A maioria dos gestores e parlamentares que assumiu dia primeiro de janeiro talvez não saiba, mas no mesmo dia entrou em vigor, para todos os municípios brasileiros, a Lei 13.019/14, que permite que a gestão dos serviços públicos municipais sejam executados por organizações privadas sem fins lucrativos.
Sendo mais claro: gestão de escolas, unidades de saúde, assistência social, cultura ou qualquer área que não cumpra funções "exclusivas" de estado podem ser contratadas pelos governos municipais junto a organizações da sociedade civil. As escolas municipais tem baixo desempenho? Ok, o prefeito pode desenhar um bom contrato de gestão e selecionar uma instituição educacional privada de alto padrão para gerenciar integralmente a escola; o hospital municipal ou os abrigos da prefeitura são ineficientes? Da mesma forma: o prefeito pode virar o jogo. Buscar as melhores instituições gestoras, junto ao setor privado, e repactuar toda a prestação do serviço.
O mesmo vale para museus, bibliotecas, centros de cultura e eventos, asilos, creches, parques ou áreas esportivas. Toda esta imensa malha de repartições públicas que consome quase todo o orçamento municipal e sobre a qual o prefeito praticamente não tem controle pode ser gerida com base em contratos com o setor privado. Com metas claras e avaliação de resultados. A instituição contratada não trabalhou direito? Foi alertada e não acertou o passo? Sem problemas: troca-se o fornecedor do serviço. O prefeito retoma o controle sobre a gestão de seu próprio governo. Volta a ter condições de responder à sociedade, que (com razão) exige cada vez mais. Além disso, deixa de onerar o sistema de previdência municipal e gerar mais e mais burocracia pública.

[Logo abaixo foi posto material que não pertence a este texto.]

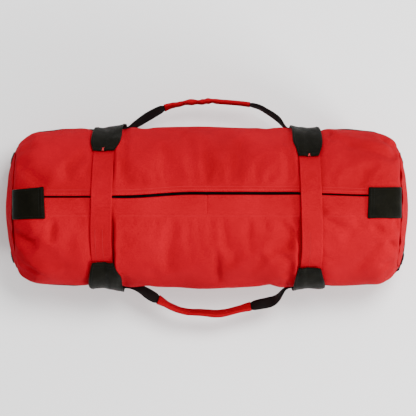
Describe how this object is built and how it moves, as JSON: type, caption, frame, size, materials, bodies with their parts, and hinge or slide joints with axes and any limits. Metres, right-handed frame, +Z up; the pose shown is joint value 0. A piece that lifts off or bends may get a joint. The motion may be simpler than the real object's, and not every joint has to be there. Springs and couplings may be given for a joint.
{
  "type": "training sandbag",
  "caption": "Barrel-shaped canvas training sandbag with a zip under a fly, girth straps, leather patches and padded side and end handles.",
  "frame": {"origin": "on the ground under the middle of the lying bag", "axes": "+X along the bag, +Y across it away from the front, +Z up"},
  "size_m": [0.635, 0.3442, 0.2214],
  "materials": {
    "canvas": "tightly woven red canvas",
    "webbing": "black woven webbing",
    "leather": "black leather, fine grain, soft sheen",
    "zip_tape": "black woven tape",
    "zip_coil": "black moulded coil",
    "zip_metal": "black painted zinc",
    "inner_bag": "dark coated nylon",
    "sand": "dry washed sand"
  },
  "bodies": {
    "bag": {"body_panel": "canvas", "left_end_panel": "canvas", "right_end_panel": "canvas", "left_seam_binding": "webbing", "right_seam_binding": "webbing", "left_fly": "canvas", "right_fly": "canvas", "front_zip_tape": "zip_tape", "rear_zip_tape": "zip_tape", "front_zip_chain": "zip_coil", "rear_zip_chain": "zip_coil", "zip_stops": "zip_metal", "left_zip_tab": "leather", "right_zip_tab": "leather", "left_girth_strap": "canvas", "right_girth_strap": "canvas", "left_front_patch": "leather", "right_front_patch": "leather", "left_rear_patch": "leather", "right_rear_patch": "leather", "left_front_belt": "webbing", "right_front_belt": "webbing", "left_rear_belt": "webbing", "right_rear_belt": "webbing", "left_filler_bag": "inner_bag", "middle_filler_bag": "inner_bag", "right_filler_bag": "inner_bag", "left_closure": "inner_bag", "middle_closure": "inner_bag", "right_closure": "inner_bag", "left_sand": "sand", "middle_sand": "sand", "right_sand": "sand"},
    "fly_lip": {"middle_fly": "canvas"},
    "slider": {"zip_slider": "zip_metal"},
    "pull": {"zip_pull": "zip_metal"},
    "left_strap": {"left_top_strap": "canvas"},
    "right_strap": {"right_top_strap": "canvas"},
    "front_handle": {"front_handle_webbing": "webbing", "front_handle_sleeve": "canvas"},
    "rear_handle": {"rear_handle_webbing": "webbing", "rear_handle_sleeve": "canvas"},
    "left_handle": {"left_end_handle": "webbing"},
    "right_handle": {"right_end_handle": "webbing"}
  },
  "joints": [
    {"name": "front_handle_swing", "type": "hinge", "parent": "bag", "child": "front_handle", "pos_m": [0, -0.1277, 0.0863], "axis": [-1, 0, 0], "range_deg": [-55, 90]},
    {"name": "rear_handle_swing", "type": "hinge", "parent": "bag", "child": "rear_handle", "pos_m": [0, 0.1277, 0.0863], "axis": [1, 0, 0], "range_deg": [-55, 90]},
    {"name": "left_end_handle_swing", "type": "hinge", "parent": "bag", "child": "left_handle", "pos_m": [-0.31035, 0, 0.0913], "axis": [0, 1, 0], "range_deg": [0, 110]},
    {"name": "right_end_handle_swing", "type": "hinge", "parent": "bag", "child": "right_handle", "pos_m": [0.31035, 0, 0.0913], "axis": [0, -1, 0], "range_deg": [0, 110]},
    {"name": "fly_fold", "type": "hinge", "parent": "bag", "child": "fly_lip", "pos_m": [0, -0.0107, 0.2159], "axis": [1, 0, 0], "range_deg": [0, 110]},
    {"name": "zip_slide", "type": "slide", "parent": "bag", "child": "slider", "axis": [1, 0, 0], "range_m": [-0.468, 0]},
    {"name": "pull_tip", "type": "hinge", "parent": "slider", "child": "pull", "pos_m": [0.234, 0.00667, 0.21014], "axis": [0, 0.9985, -0.0555], "range_deg": [0, 7]},
    {"name": "left_strap_lift", "type": "slide", "parent": "bag", "child": "left_strap", "axis": [0, 0, 1], "range_m": [0, 0.01]},
    {"name": "right_strap_lift", "type": "slide", "parent": "bag", "child": "right_strap", "axis": [0, 0, 1], "range_m": [0, 0.01]}
  ]
}
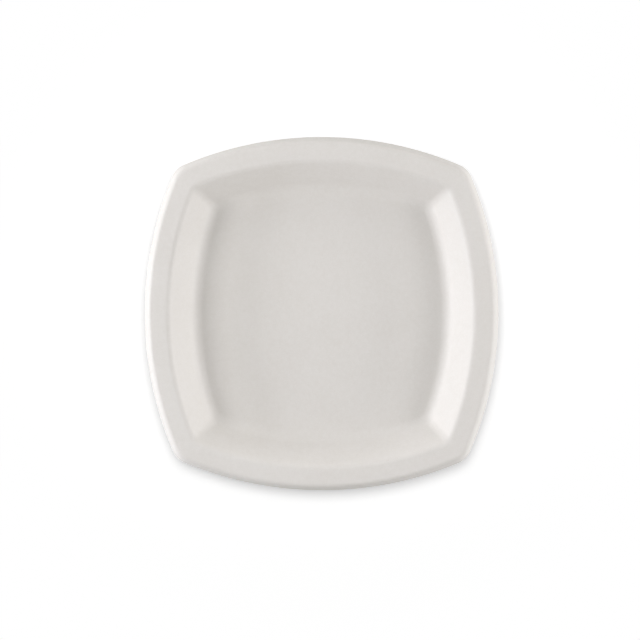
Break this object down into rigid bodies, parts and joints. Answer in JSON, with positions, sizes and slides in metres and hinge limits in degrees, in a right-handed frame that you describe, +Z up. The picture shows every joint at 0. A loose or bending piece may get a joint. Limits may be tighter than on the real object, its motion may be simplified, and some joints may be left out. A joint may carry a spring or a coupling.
{
  "type": "disposable plate",
  "caption": "Square disposable plate with bowed sides, moulded from one fibre sheet: flat floor, sloped wall, flat rim and a turned-down lip.",
  "frame": {"origin": "centre of the flat underside, on the table", "axes": "+Z up through the plate's centre, +X and +Y towards the middles of two neighbouring sides"},
  "size_m": [0.254, 0.254, 0.021],
  "materials": {
    "fibre": "satin"
  },
  "bodies": {
    "root": {"plate": "fibre"}
  },
  "joints": []
}
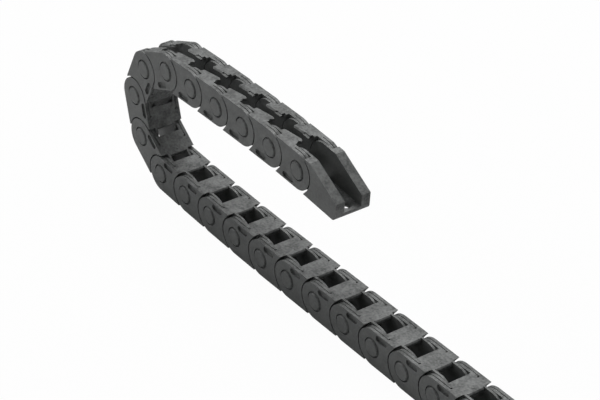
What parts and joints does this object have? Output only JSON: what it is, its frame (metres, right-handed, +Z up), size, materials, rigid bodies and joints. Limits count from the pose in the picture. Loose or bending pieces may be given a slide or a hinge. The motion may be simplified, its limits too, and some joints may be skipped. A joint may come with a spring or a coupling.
{
  "type": "cable drag chain",
  "caption": "Semi-enclosed cable drag chain of hinged link frames with snap-in pins, bent into a U between a moving end bracket and a fixed end bracket; guides cables on moving machine axes.",
  "frame": {"origin": "middle of the fixed bracket's two screw holes, on its underside", "axes": "+X along the lower run towards the fixed bracket's free end, +Y across the chain's width, +Z up from the face the lower run lies on to the upper run"},
  "size_m": [0.3031, 0.0184, 0.0775],
  "materials": {
    "nylon": "moulded glass-filled nylon, black, satin to matt"
  },
  "bodies": {
    "moving_bracket": {"moving_bracket": "nylon"},
    "link_01": {"link_01": "nylon"},
    "link_02": {"link_02": "nylon"},
    "link_03": {"link_03": "nylon"},
    "link_04": {"link_04": "nylon"},
    "link_05": {"link_05": "nylon"},
    "link_06": {"link_06": "nylon"},
    "link_07": {"link_07": "nylon"},
    "link_08": {"link_08": "nylon"},
    "link_09": {"link_09": "nylon"},
    "link_10": {"link_10": "nylon"},
    "link_11": {"link_11": "nylon"},
    "link_12": {"link_12": "nylon"},
    "link_13": {"link_13": "nylon"},
    "link_14": {"link_14": "nylon"},
    "link_15": {"link_15": "nylon"},
    "link_16": {"link_16": "nylon"},
    "link_17": {"link_17": "nylon"},
    "link_18": {"link_18": "nylon"},
    "link_19": {"link_19": "nylon"},
    "link_20": {"link_20": "nylon"},
    "link_21": {"link_21": "nylon"},
    "fixed_bracket": {"fixed_bracket": "nylon"}
  },
  "joints": [
    {"name": "pivot_21", "type": "hinge", "parent": "fixed_bracket", "child": "link_21", "pos_m": [-0.02125, 0, 0.0087], "axis": [0, 1, 0], "range_deg": [0, 41.85]},
    {"name": "pivot_20", "type": "hinge", "parent": "link_21", "child": "link_20", "pos_m": [-0.04125, 0, 0.0087], "axis": [0, 1, 0], "range_deg": [0, 41.85]},
    {"name": "pivot_19", "type": "hinge", "parent": "link_20", "child": "link_19", "pos_m": [-0.06125, 0, 0.0087], "axis": [0, 1, 0], "range_deg": [0, 41.85]},
    {"name": "pivot_18", "type": "hinge", "parent": "link_19", "child": "link_18", "pos_m": [-0.08125, 0, 0.0087], "axis": [0, 1, 0], "range_deg": [0, 41.85]},
    {"name": "pivot_17", "type": "hinge", "parent": "link_18", "child": "link_17", "pos_m": [-0.10125, 0, 0.0087], "axis": [0, 1, 0], "range_deg": [0, 41.85]},
    {"name": "pivot_16", "type": "hinge", "parent": "link_17", "child": "link_16", "pos_m": [-0.12125, 0, 0.0087], "axis": [0, -1, 0], "range_deg": [-41.85, 0]},
    {"name": "pivot_15", "type": "hinge", "parent": "link_16", "child": "link_15", "pos_m": [-0.14125, 0, 0.0087], "axis": [0, 1, 0], "range_deg": [0, 41.85]},
    {"name": "pivot_14", "type": "hinge", "parent": "link_15", "child": "link_14", "pos_m": [-0.16125, 0, 0.0087], "axis": [0, -1, 0], "range_deg": [-41.85, 0]},
    {"name": "pivot_13", "type": "hinge", "parent": "link_14", "child": "link_13", "pos_m": [-0.18125, 0, 0.0087], "axis": [0, 1, 0], "range_deg": [-1, 40.85]},
    {"name": "pivot_12", "type": "hinge", "parent": "link_13", "child": "link_12", "pos_m": [-0.20125, 0, 0.00905], "axis": [0, -1, 0], "range_deg": [-41.25, 0.6]},
    {"name": "pivot_11", "type": "hinge", "parent": "link_12", "child": "link_11", "pos_m": [-0.22124, 0, 0.00961], "axis": [0, 1, 0], "range_deg": [-0.6, 41.25]},
    {"name": "pivot_10", "type": "hinge", "parent": "link_11", "child": "link_10", "pos_m": [-0.24122, 0, 0.01038], "axis": [0, 1, 0], "range_deg": [-1, 40.85]},
    {"name": "pivot_09", "type": "hinge", "parent": "link_10", "child": "link_09", "pos_m": [-0.26119, 0, 0.01149], "axis": [0, 1, 0], "range_deg": [-34.44, 7.41]},
    {"name": "pivot_08", "type": "hinge", "parent": "link_09", "child": "link_08", "pos_m": [-0.27703, 0, 0.02371], "axis": [0, 1, 0], "range_deg": [-38.81, 3.04]},
    {"name": "pivot_07", "type": "hinge", "parent": "link_08", "child": "link_07", "pos_m": [-0.28172, 0, 0.04315], "axis": [0, 1, 0], "range_deg": [-41.25, 0.6]},
    {"name": "pivot_06", "type": "hinge", "parent": "link_07", "child": "link_06", "pos_m": [-0.27242, 0, 0.06086], "axis": [0, 1, 0], "range_deg": [-40.85, 1]},
    {"name": "pivot_05", "type": "hinge", "parent": "link_06", "child": "link_05", "pos_m": [-0.25381, 0, 0.06817], "axis": [0, 1, 0], "range_deg": [-20.08, 21.77]},
    {"name": "pivot_04", "type": "hinge", "parent": "link_05", "child": "link_04", "pos_m": [-0.23381, 0, 0.06865], "axis": [0, 1, 0], "range_deg": [-1, 40.85]},
    {"name": "pivot_03", "type": "hinge", "parent": "link_04", "child": "link_03", "pos_m": [-0.21381, 0, 0.06878], "axis": [0, 1, 0], "range_deg": [-0.6, 41.25]},
    {"name": "pivot_02", "type": "hinge", "parent": "link_03", "child": "link_02", "pos_m": [-0.19381, 0, 0.0687], "axis": [0, 1, 0], "range_deg": [-1, 40.85]},
    {"name": "pivot_01", "type": "hinge", "parent": "link_02", "child": "link_01", "pos_m": [-0.17382, 0, 0.06827], "axis": [0, -1, 0], "range_deg": [-39.8, 2.05]},
    {"name": "pivot_00", "type": "hinge", "parent": "link_01", "child": "moving_bracket", "pos_m": [-0.15385, 0, 0.06713], "axis": [0, -1, 0], "range_deg": [-39.95, 1.9]}
  ],
  "couplings": [
    {"joint": "pivot_06", "follows": "pivot_10", "ratio": -1},
    {"joint": "pivot_05", "follows": "pivot_10", "ratio": -0.49},
    {"joint": "pivot_07", "follows": "pivot_11", "ratio": -1},
    {"joint": "pivot_02", "follows": "pivot_11", "ratio": 0.99},
    {"joint": "pivot_08", "follows": "pivot_12", "ratio": 0.94},
    {"joint": "pivot_03", "follows": "pivot_12", "ratio": -1},
    {"joint": "pivot_09", "follows": "pivot_13", "ratio": -0.84},
    {"joint": "pivot_04", "follows": "pivot_13", "ratio": 1}
  ]
}
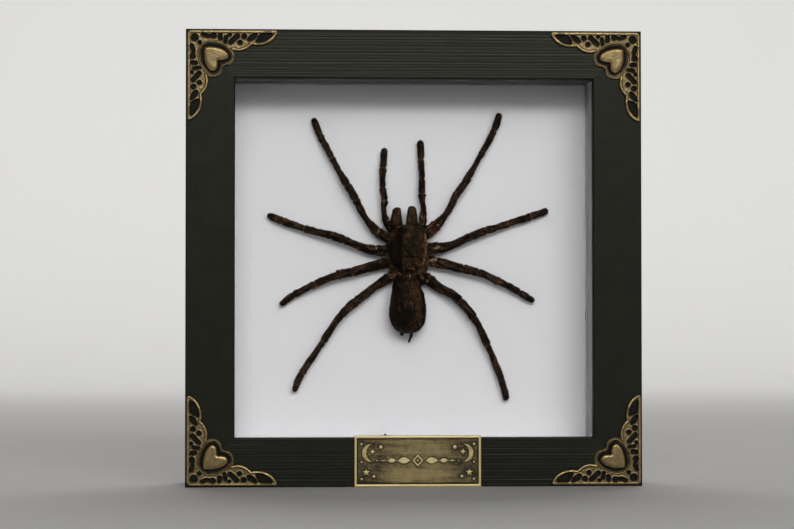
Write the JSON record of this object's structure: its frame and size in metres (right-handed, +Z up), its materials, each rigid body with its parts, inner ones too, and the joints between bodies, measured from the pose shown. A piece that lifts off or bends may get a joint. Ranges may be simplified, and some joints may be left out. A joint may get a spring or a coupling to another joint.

O modelo de gestão contratualizado ainda tem outra vantagem: estimula a busca de recursos para além do orçamento público. Um exemplo: em Nova Iorque, boa parte das bibliotecas públicas tem gestão privada (exatamente dentro deste modelo). Quando morei por lá, era um frequentador, e me impressionava o número de voluntários trabalhando nas mais diversas funções, de recepcionistas a professores de literatura e história americana. No curso que frequentei o professor era um executivo aposentado do mercado financeiro. Alguém dirá que isto só acontece em Nova Iorque. Errado. Acontece em qualquer lugar. Basta criar a oportunidade para que as pessoas participem. Indivíduos e empresas doarão seu tempo e recursos para organizações civis de qualidade. Mas não o farão para o "governo".
A lei faz essencialmente três exigências: que as organizações contratadas tenham experiência e competência comprovada na área em que irão atuar, que não tenham fins lucrativos e que a sua escolha seja feita por um processo de seleção pública. Um concurso simples e efetivo. Conduzido com critério técnico e imparcialidade. E que o poder público elabore um bom "termo de colaboração", isto é, um bom contrato, com objetivos bem definidos e critérios para cobrar resultados efetivos para os cidadãos.
Minha recomendação aos prefeitos: façam uma boa análise da Lei 13.019/14. Ela é um instrumento jurídico de inovação, que não gera obrigações, mas cria possibilidades. Se o prefeito quiser, pode continuar a tocar a máquina da prefeitura no modo tradicional, trocando lâmpadas nas escolas e comprando seringas nas unidades de saúde com a nossa velha lei das licitações; pode continuar abrindo concursos, aumentando a máquina pública e o poder das corporações. Mas agora ele tem uma alternativa: pode gerenciar de um jeito novo, leve, exigindo a responsabilização de quem executa os serviços.
Haverá, por óbvio, quem diga que não é bem assim. Haverá quem não entenda exatamente o que são "atividades exclusivas de estado". Haverá quem diga que tudo não passa de mais uma tentativa de "privatização" dos serviços públicos. Isto mesmo que a Lei tenha sido formulada, votada e sancionada pela ex-Presidente Dilma. Minha sugestão: que os gestores saibam separar o joio do trigo. Identificar o que é interesse público e o que não passa de simples jogo corporativo. Ao final do dia, são eles, os prefeitos, que serão cobrados pela qualidade dos serviços prestados à sociedade.
Fernando L. Schüler é cientista político e professor do Insper.